Walukagga’s concern somehow amplifies that of Jesus when he encountered people that were distressed and dispirited, like sheep without a shepherd.

Jesus offered to be the Good Samaritan to them (Matthew 9:36, 11:28). Uganda came to be known to the outside world as the Pearl of Africa, the paradise of Eden. 

But somewhere along the way, the tragedy of tiredness of all sorts befell us. People became individualistic, sectarian, greedy and selfish. 

Instead of being one’s brother’s keeper, survival of the fittest became a way of life. Instead of being servants, leaders became grabbers.

Today we are nursing the wounds of the abrogation of the constitution and civil wars. Uganda’s human development index calls for the overhauling of economic system and policies that are money-driven. 

These have institutionalized the marginalisation of the majority population; denying them access to safe habitat, safe water, quality education and quality health care and employment.

It is worth celebrating our achievements during the last 50 years. It also gives us opportunity to make concrete plans towards the realization of a prosperous society, where everyone enjoys the nation’s giftedness. 

Banking of the strength of our experience, technocrats, and recommendations by different commissions of enquiries, capacity building seminars and workshops, it is high time we applied the necessary political goodwill.

We must stop the politics of the personality cult, self-indulgence, intrigue, “winner-takes all”, “no-change” and “no-term limits” and replace it with consensus politics, subsidiarity, tolerance, shared vision and pluralism. 

Let us practise the kind of democracy that offers alternative leadership at any time. The question of federal system of governance calls for a national conference.

A healthy partnership between political, cultural and religious leadership and civil society organisations will be helpful. 

Our youth must be safeguarded from the harmful lifestyle of the global ethics, by mentoring them with human, moral and cultural values and role models. 

Environmentally, we need to redeem our wetlands and forests, while seriously protecting what is still intact. 

We should re-educate ourselves on sanitation. God, the Lord of history, has, fortunately, already intervened to redeem us with the mission and ministry of Jesus Christ. 

Jesus has institutionalised the Good Samaritan and made it a way of life. He calls upon us to emulate him by living simply and rendering service in love to every human being. 

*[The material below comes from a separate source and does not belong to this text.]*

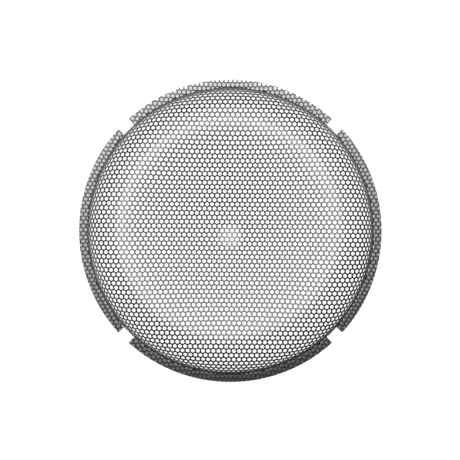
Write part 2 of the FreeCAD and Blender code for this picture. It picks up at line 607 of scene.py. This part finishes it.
corners = [(-1, -1), (1, -1), (1, 1), (-1, 1)]
table_corners = [(x * TABLE_HALF, y * TABLE_HALF, -TABLE_DROP) for x, y in corners]
floor = stage_mesh("floor", table_corners, [[0, 1, 2, 3]])
white, white_shader = glowing_material("light_table", TABLE_ALBEDO)
tree = white.node_tree
across = toward(tree, BRIGHT_WALLS)
# Painted light and shade: all rays but the camera's see the table glow bright at the back and dim in front,
# where the dome would shade it.
painted_table_light_and_shade = ranged(tree, across, DIM_UP_TO, BRIGHT_FROM, DIM_TABLE, BRIGHT_TABLE, "SMOOTHSTEP")
feed(tree, white_shader.inputs["Emission Strength"], by_ray(tree, TABLE_WHITE, painted_table_light_and_shade))
floor.data.materials.append(white)
print("table half width, m", TABLE_HALF, "below the flange, mm", round(TABLE_DROP / MM, 2))

# %% The shade under the flange
SHADE_STEPS = 48
SHADE_FROM = math.radians(100)
SHADE_ALBEDO = 0.02
SHADE_IN = WALL_FOOT_RADIUS - 4.0 * MM
BACK_GAP = 1.2 * MM
BACK_SHADE = (0.70, 0.695, 0.68, 1.0)
SIDE_SHADE = (0.36, 0.355, 0.345, 1.0)
FRONT_SHADE = (0.06, 0.059, 0.056, 1.0)
SIDE_PLACE = 0.45
FADE_START, FADE_SHIFT = SHADE_IN + 2.4 * MM, 6.0 * MM
FADE_LATEST, FADE_END = WALL_FOOT_RADIUS - 0.5 * MM, WALL_FOOT_RADIUS + 1.0 * MM


def shade_strips():
    """Four strips under the flange tabs, from notch to notch, a little narrower at the back."""
    points, faces = [], []
    gap = math.asin(NOTCH_WIDTH / 2 / FLANGE_RADIUS)
    for side in range(4):
        first = side * math.pi / 2 - math.pi / 4 + gap
        last = side * math.pi / 2 + math.pi / 4 - gap
        start = len(points)
        for i in range(SHADE_STEPS + 1):
            a = first + (last - first) * i / SHADE_STEPS
            shade_out = FLANGE_RADIUS - BACK_GAP * max(0.0, math.sin(a)) ** 6
            for radius in (SHADE_IN, shade_out):
                points.append((radius * math.cos(a), radius * math.sin(a), -TABLE_DROP / 2))
        for i in range(SHADE_STEPS):
            at = start + 2 * i
            faces.append([at, at + 1, at + 3, at + 2])
    return points, faces


under_flange = stage_mesh("shade_under_flange", *shade_strips())
shadow, shadow_shader = glowing_material("table_in_shade", SHADE_ALBEDO)
tree = shadow.node_tree
side = maths(tree, "ADD", maths(tree, "DIVIDE", toward(tree, SHADE_FROM), 2 * FLANGE_RADIUS), 0.5)
ramp = tree.nodes.new("ShaderNodeValToRGB")
tree.links.new(side, ramp.inputs["Fac"])
ramp.color_ramp.elements[0].color = FRONT_SHADE
ramp.color_ramp.elements[1].color = BACK_SHADE
ramp.color_ramp.elements.new(SIDE_PLACE).color = SIDE_SHADE
shifted = maths(tree, "ADD", maths(tree, "MULTIPLY", side, FADE_SHIFT), FADE_START)
first_shade = maths(tree, "MINIMUM", shifted, FADE_LATEST)
reach = vector_node(tree, "LENGTH").outputs["Value"]
blend = tree.nodes.new("ShaderNodeMix")
blend.data_type = "RGBA"
blend.inputs["A"].default_value = (TABLE_WHITE, TABLE_WHITE, TABLE_WHITE, 1.0)
feed(tree, blend.inputs["Factor"], ranged(tree, reach, first_shade, FADE_END, 0.0, 1.0, "SMOOTHSTEP"))
tree.links.new(ramp.outputs["Color"], blend.inputs["B"])
tree.links.new(blend.outputs["Result"], shadow_shader.inputs["Emission Color"])
under_flange.data.materials.append(shadow)
print("strips of shade", len(under_flange.data.polygons) // SHADE_STEPS)

# %% [markdown]
# ## The lights
#
# The paint is glossy enough to act as a dark convex mirror, so the light is planned by what
# the dome should mirror. Overhead hangs the roof of a light tent, a big soft disc. Its rim
# glows most, and gives the bright ring on the outer crown. The camera looks through a hole
# in it, and a small lamp below that hole gives the spot at the middle.
#
# The flange is flat, so it mirrors only what is straight above it. A narrow ring of card
# hangs there, bright at the back and dark in front. With area lights alone the flange could
# not be darkened without darkening the dome beside it.

# %% The tent roof
TENT_STEPS = 96
TENT_HEIGHT, TENT_RADIUS = 1.5, 0.745
TENT_CENTRE = (-0.02, 0.052)
HOLE_RADIUS, HOLE_CENTRE = 0.10, (0.034, -0.09)
TENT_BRIGHT_SIDE = math.radians(285)
CLOTH_COLOUR, CLOTH_ALBEDO = (1.0, 0.985, 0.955), 0.5
MIDDLE_GLOW, OUTWARD_GLOW, SIDEWAYS_GLOW = 0.87, 4.6, 2.9
RIM_GLOW = 8.4
RIM_FROM, RIM_FULL = 0.78, 0.92
RIM_BRIGHT_AT, RIM_DARK_AT = -0.95, 0.7

tent = stage_mesh("tent_roof", *ring_of_faces(HOLE_RADIUS, HOLE_CENTRE, TENT_RADIUS, TENT_STEPS))
tent.location = (*TENT_CENTRE, TENT_HEIGHT)
tent.visible_camera = False
cloth, cloth_shader = glowing_material("tent_cloth", CLOTH_ALBEDO, CLOTH_COLOUR)
tree = cloth.node_tree
out = maths(tree, "DIVIDE", vector_node(tree, "LENGTH").outputs["Value"], TENT_RADIUS)
along = maths(tree, "DIVIDE", toward(tree, TENT_BRIGHT_SIDE), TENT_RADIUS)
outward = maths(tree, "MULTIPLY", maths(tree, "POWER", out, 2.0), OUTWARD_GLOW)
sideways = maths(tree, "MULTIPLY", along, SIDEWAYS_GLOW)
body = maths(tree, "ADD", maths(tree, "ADD", outward, MIDDLE_GLOW), sideways)
rim = ranged(tree, out, RIM_FROM, RIM_FULL, 0.0, 1.0, "SMOOTHSTEP")
rim_side = ranged(tree, along, RIM_BRIGHT_AT, RIM_DARK_AT, RIM_GLOW, 0.0)
rim_glow = maths(tree, "MULTIPLY", rim_side, rim)
feed(tree, cloth_shader.inputs["Emission Strength"], maths(tree, "ADD", body, rim_glow))
tent.data.materials.append(cloth)
print("tent radius and height, m", TENT_RADIUS, TENT_HEIGHT)

# %% The card ring above the flange
CARD_HEIGHT = 50.0 * MM
CARD_OUT = FLANGE_RADIUS + 4.0 * MM
CARD_COLOUR, CARD_ALBEDO = (1.0, 0.985, 0.96), 0.1
FRONT_GLOW, BACK_GLOW = 0.35, 4.1
GLOW_RISES_FROM = -0.45 * FLANGE_RADIUS

card = stage_mesh("flange_card", *ring_of_faces(WALL_FOOT_RADIUS, (0.0, 0.0), CARD_OUT, TENT_STEPS))
card.location = (0.0, 0.0, CARD_HEIGHT)
card.visible_camera = False
card_stock, card_shader = glowing_material("card_stock", CARD_ALBEDO, CARD_COLOUR)
tree = card_stock.node_tree
back = toward(tree, SHADE_FROM)
card_glow = ranged(tree, back, GLOW_RISES_FROM, FLANGE_RADIUS, FRONT_GLOW, BACK_GLOW)
feed(tree, card_shader.inputs["Emission Strength"], card_glow)
card.data.materials.append(card_stock)
print("card width, mm", round((CARD_OUT - WALL_FOOT_RADIUS) / MM, 1))

# %% A small lamp near the lens
LAMP_PLACE = (0.0, -0.0175, 0.7)

lamp = bpy.data.lights.new("lens_lamp", "AREA")
lamp.shape = "DISK"
lamp.size = 0.067
lamp.energy = 0.112
light = bpy.data.objects.new("lens_lamp", lamp)
bpy.context.scene.collection.objects.link(light)
light.location = LAMP_PLACE
light.rotation_mode = "QUATERNION"
light.rotation_quaternion = light.location.to_track_quat("Z", "Y")
light.visible_camera = False
print("lamp across, m", round(lamp.size, 3))

# %% [markdown]
# ## The room and the camera
#
# Around the table the room is bright behind and dim in front, so the steep shoulder of the
# dome shades from pale to dark as it turns. The camera looks straight down from far above,
# through a long lens, which keeps the outline of the dome inside the outline of the flange.

# %% World, camera and colour settings
DIM_ROOM, BRIGHT_ROOM = 0.05, 1.2
CEILING_LOSS = 0.8
CAMERA_HEIGHT = 2.5
CAMERA_SIDEWAYS, CAMERA_BACK = -0.17 * MM, 0.385 * MM
FIELD_WIDTH = 230.0 * MM
SENSOR_MM = 36.0

world = bpy.data.worlds.new("studio")
bpy.context.scene.world = world
world.use_nodes = True
tree = world.node_tree
backdrop = tree.nodes["Background"]
backdrop.inputs["Color"].default_value = (1.0, 1.0, 1.0, 1.0)
walls = ranged(tree, toward(tree, BRIGHT_WALLS, "Generated"), -0.7, 0.0, DIM_ROOM, BRIGHT_ROOM, "SMOOTHSTEP")
place = tree.nodes.new("ShaderNodeTexCoord")
rise = tree.nodes.new("ShaderNodeSeparateXYZ")
tree.links.new(place.outputs["Generated"], rise.inputs["Vector"])
lower = maths(tree, "SUBTRACT", 1.0, maths(tree, "MULTIPLY", rise.outputs["Z"], CEILING_LOSS))
feed(tree, backdrop.inputs["Strength"], by_ray(tree, 1.0, maths(tree, "MULTIPLY", walls, lower)))
bpy.context.scene.view_settings.view_transform = "Standard"

lens = bpy.data.cameras.new("camera")
lens.sensor_width = SENSOR_MM
lens.lens = SENSOR_MM * CAMERA_HEIGHT / FIELD_WIDTH
lens.clip_start, lens.clip_end = 0.1, 50.0
camera = bpy.data.objects.new("camera", lens)
camera.location = (CAMERA_SIDEWAYS, CAMERA_BACK, CAMERA_HEIGHT)
bpy.context.scene.collection.objects.link(camera)
bpy.context.scene.camera = camera
print("lens, mm", round(lens.lens, 1))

The kingdom of God promotes peace based on trust in God and respect for human dignity. It makes our common humanity the basis for what constitutes a neighbour. 

The neighbour, then, becomes a subject and not an object of our love. 

Putting it in the words of Dr Martin Luther King Jr, “An individual has not started living until he or she can rise above the narrow confines of his or her individualistic concerns to the broader concerns of all humanity”.